Gannets near Mukkle Flugga

Mukkle Flugga, Unst

The wind was southerly. The next day a northerly was due, the skipper said, and it would be too dangerous to round Mukkle Flugga and Out Stack with the great swells that would occur. That must be quite something. They were pretty rough on our trip as we headed north of MF and round Out Stack. But we did it!

After the trip the boatmen invited us to a hut on shore for a cup of tea - most welcome. But when most of the day-trippers had left, the boatmen opened a cupboard in a corner for their 'stress relief'. No prizes for guessing what the cupboard contained.

Another must I was determined to see was an otter. But these are elusive beasts. On previous visits to Shetland, I'd had no luck. On Unst, the remote landscape and continual news of sightings, must surely be the place I would have an encounter. One of the boatmen on the MF trip recommended a certain bay. There was a pool just inland from the shore. I'd been told the otters need to rinse the salt out of their fur and come ashore to bathe in fresh water every evening. I chose early evening and sat for an hour or so, keeping still, writing with occasional glances up. No luck.

'Oh, yes' said a girl I chatted to on another beach as she walked her dog,' I see them almost every evening about 5pm crossing the road here.' Again, nothing.

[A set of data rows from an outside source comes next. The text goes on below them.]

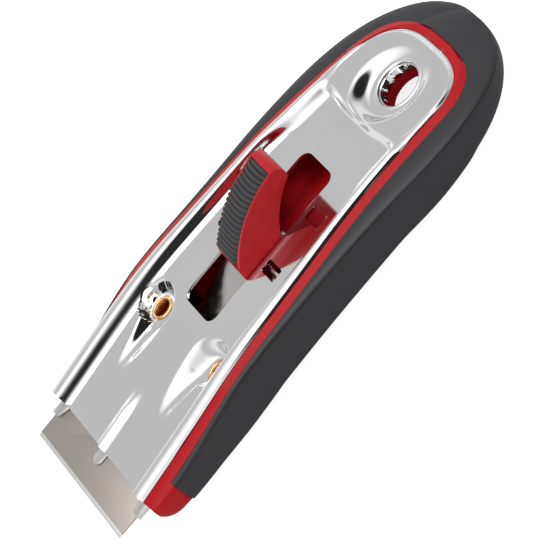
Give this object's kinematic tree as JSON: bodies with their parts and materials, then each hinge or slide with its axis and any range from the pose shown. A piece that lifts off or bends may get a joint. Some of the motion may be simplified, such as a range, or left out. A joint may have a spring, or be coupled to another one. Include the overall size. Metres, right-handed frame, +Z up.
{
  "type": "ceramic hob scraper",
  "caption": "Hand scraper for ceramic hobs: retracting razor blade in a pressed steel channel, thumb slide with latch, two-colour plastic grip and a hang hole.",
  "frame": {"origin": "middle of the underside, on the centre line, at the level that the handle rests on", "axes": "+X from the blade towards the rear end, +Y to the handle's side, +Z up from the underside to the thumb lever"},
  "size_m": [0.1152, 0.0484, 0.0213],
  "materials": {
    "chromed_steel": "bright chrome plate",
    "plain_steel": "zinc-bright sheet steel",
    "spring_steel": "satin spring steel",
    "blade_steel": "satin rolled steel with a ground bevel",
    "brass": "bright brass",
    "red_plastic": "smooth moulded plastic",
    "red_lever": "smooth moulded plastic",
    "black_grip": "soft matte overmould",
    "black_pad": "ribbed matte rubber"
  },
  "bodies": {
    "handle": {"top_plate": "chromed_steel", "base_plate": "plain_steel", "eyelets": "brass", "handle_core": "red_plastic", "grip": "black_grip"},
    "carriage": {"blade_holder": "plain_steel", "razor_blade": "blade_steel", "spring_strip": "spring_steel", "holder_rivets": "plain_steel"},
    "thumb": {"thumb_lever": "red_lever", "thumb_pad": "black_pad", "latch_spring": "spring_steel", "lever_rivets": "plain_steel"}
  },
  "joints": [
    {"name": "blade_slide", "type": "slide", "parent": "handle", "child": "carriage", "axis": [1, 0, 0], "range_m": [-0.0102, 0.01265], "deforming": ["latch_spring"]},
    {"name": "lever_press", "type": "slide", "parent": "carriage", "child": "thumb", "axis": [0, 0, -1], "range_m": [0, 0.0009], "stiffness_N_per_m": 1500, "springref_m": -0.0006, "deforming": ["spring_strip"]}
  ]
}
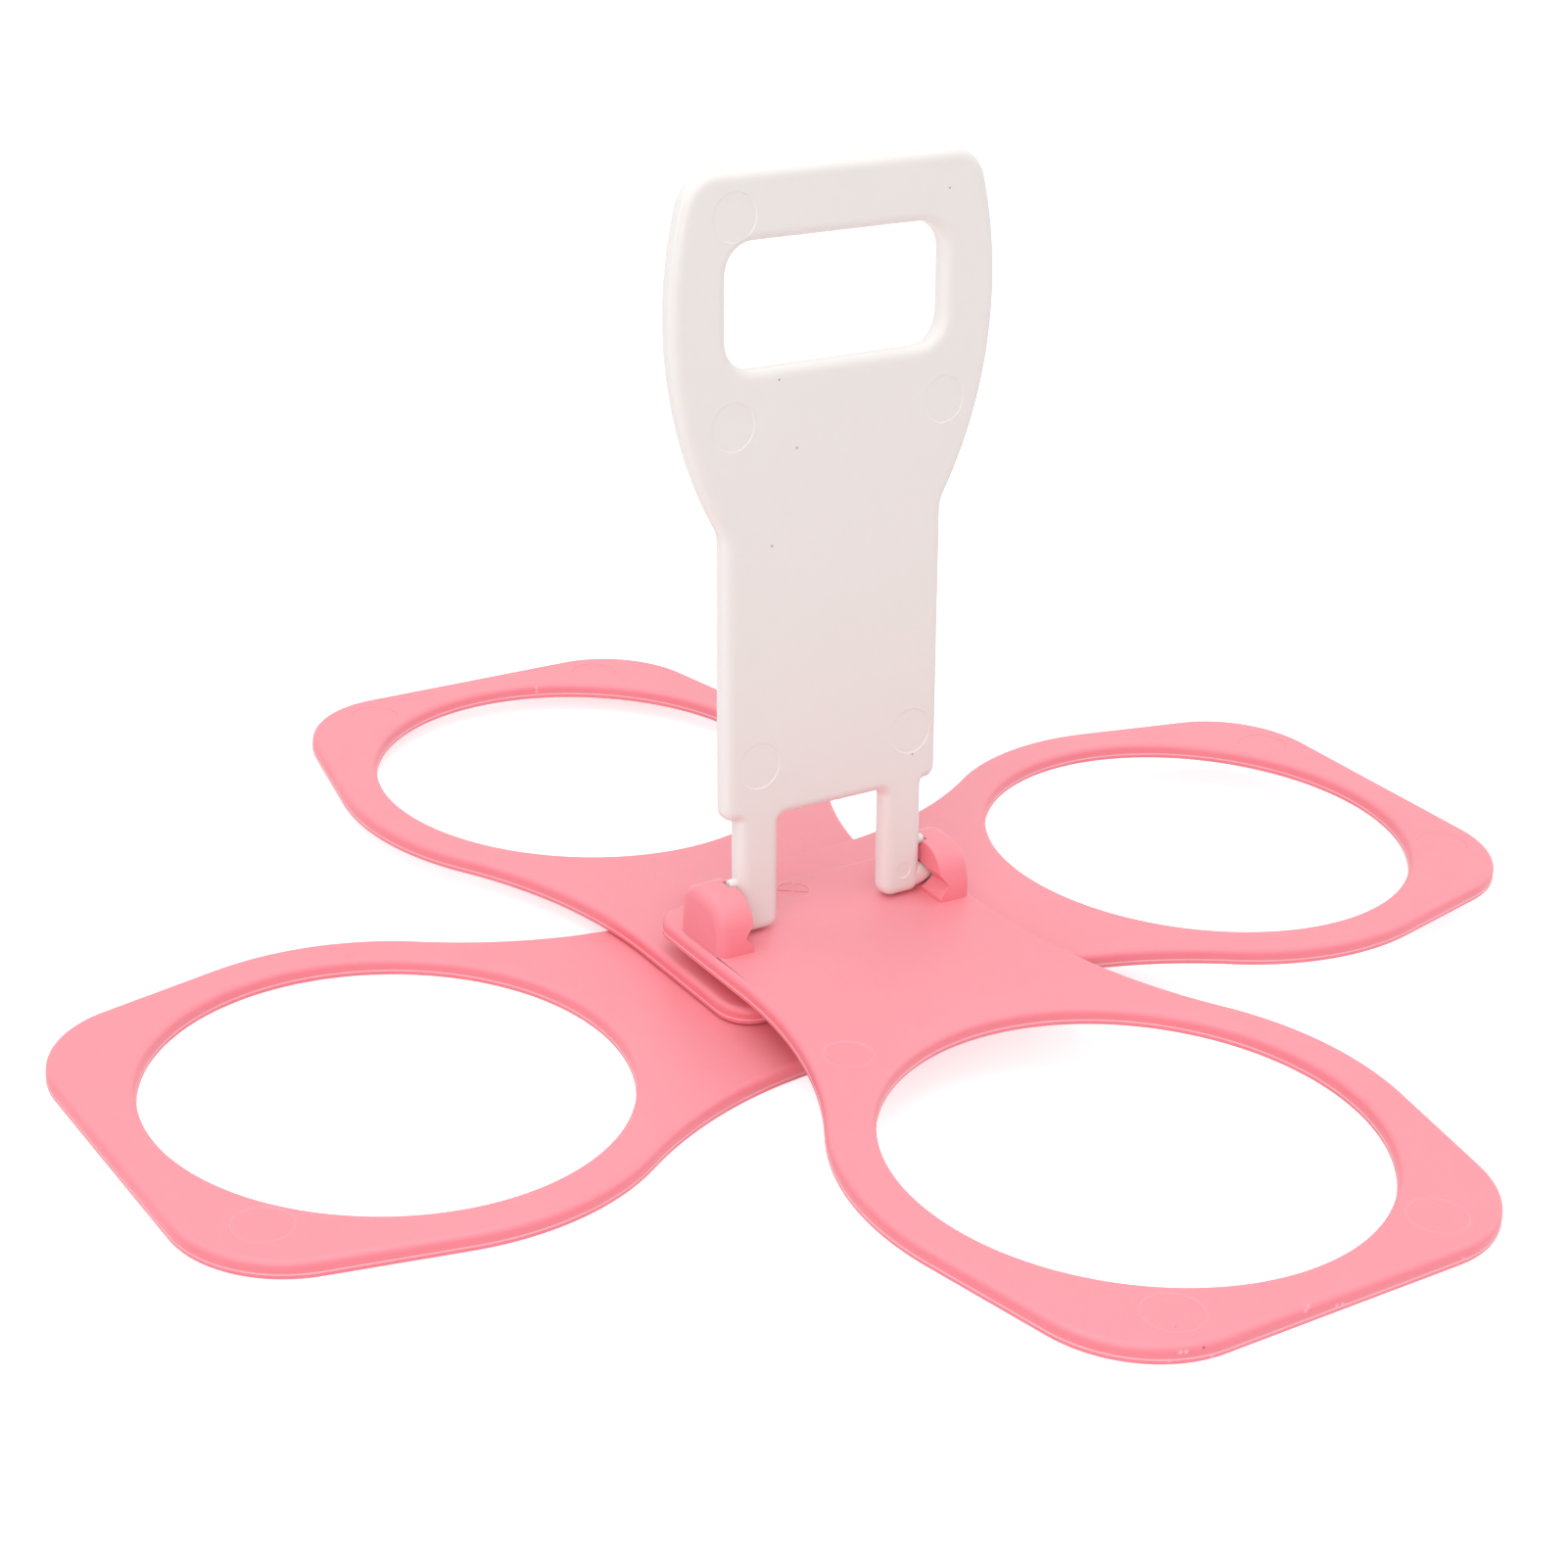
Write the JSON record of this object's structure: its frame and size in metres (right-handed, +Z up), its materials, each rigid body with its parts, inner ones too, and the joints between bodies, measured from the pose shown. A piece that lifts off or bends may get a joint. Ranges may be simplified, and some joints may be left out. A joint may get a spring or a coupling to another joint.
{
  "type": "drink carrier",
  "caption": "Fold-away plastic drink carrier: ring petals fan out round one pivot to hold cups, with an upright snap-in handle that has a hand slot.",
  "frame": {"origin": "on the pivot axis, at the level of the table that the carrier stands on", "axes": "+Z up along the pivot axis; -Y along the top petal, towards which the handle folds down; X along the handle's hinge line"},
  "size_m": [0.2656, 0.2656, 0.1427],
  "materials": {
    "pink_plastic": "satin moulded",
    "white_plastic": "satin moulded"
  },
  "bodies": {
    "top_arm": {"front_petal": "pink_plastic", "pivot_cap": "pink_plastic"},
    "right_arm": {"right_petal": "pink_plastic"},
    "back_arm": {"back_petal": "pink_plastic"},
    "left_arm": {"left_petal": "pink_plastic"},
    "grip": {"handle": "white_plastic"}
  },
  "joints": [
    {"name": "right_fan", "type": "hinge", "parent": "top_arm", "child": "right_arm", "pos_m": [0, 0, 0.0081], "axis": [0, 0, 1], "range_deg": [-90, 0]},
    {"name": "back_fan", "type": "hinge", "parent": "right_arm", "child": "back_arm", "pos_m": [0, 0, 0.0048], "axis": [0, 0, 1], "range_deg": [-90, 0]},
    {"name": "left_fan", "type": "hinge", "parent": "back_arm", "child": "left_arm", "pos_m": [0, 0, 0.0015], "axis": [0, 0, 1], "range_deg": [-90, 0]},
    {"name": "handle_hinge", "type": "hinge", "parent": "top_arm", "child": "grip", "pos_m": [0, 0.0006, 0.01588], "axis": [1, 0, 0], "range_deg": [0, 95]}
  ]
}
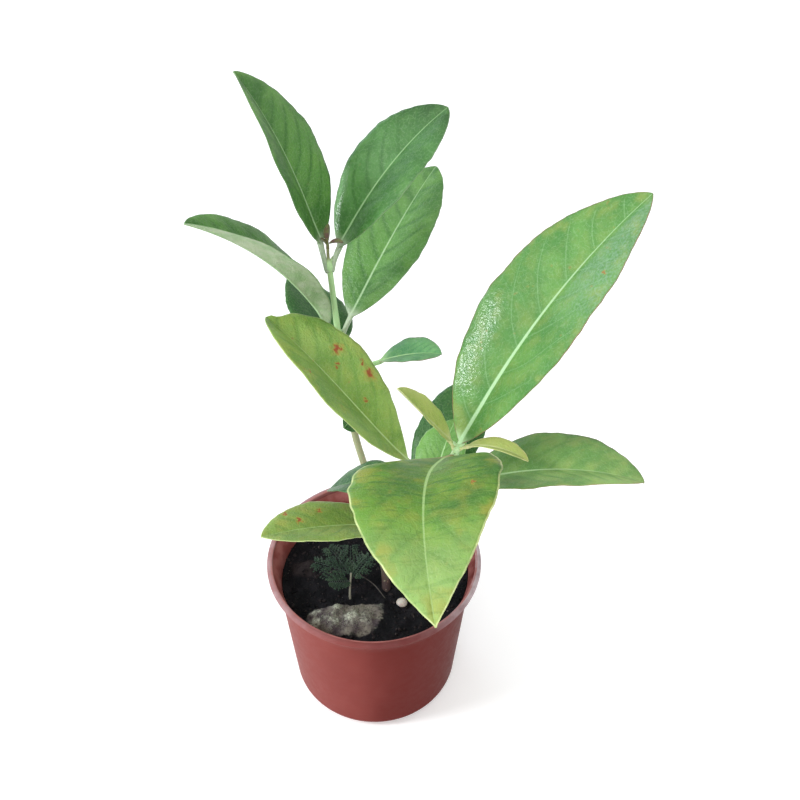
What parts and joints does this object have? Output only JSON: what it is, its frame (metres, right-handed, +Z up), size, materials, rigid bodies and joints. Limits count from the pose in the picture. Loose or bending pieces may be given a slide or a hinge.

Finally whilst chatting to the lady (dressed up as a Viking matron)who was showing me round the replica 9th c Viking ship, I asked her advice. I had heard that the loch where the boat is, was a good spot. 'Yes,' she said and pointed out at the loch:'Look'.
And there they were, two bodies, entwining with eachother, over and under, one smaller than the other. The males can attack the young, the woman said knowledgeably, so it had to be mother and baby. One swam to the shore and I even managed a photo - though only of the adult - not a high standard of photography. Still, a memory for me.

Otter sighting

Then down to Lerwick for the start of the Makkin/Fiddle Frenzy course.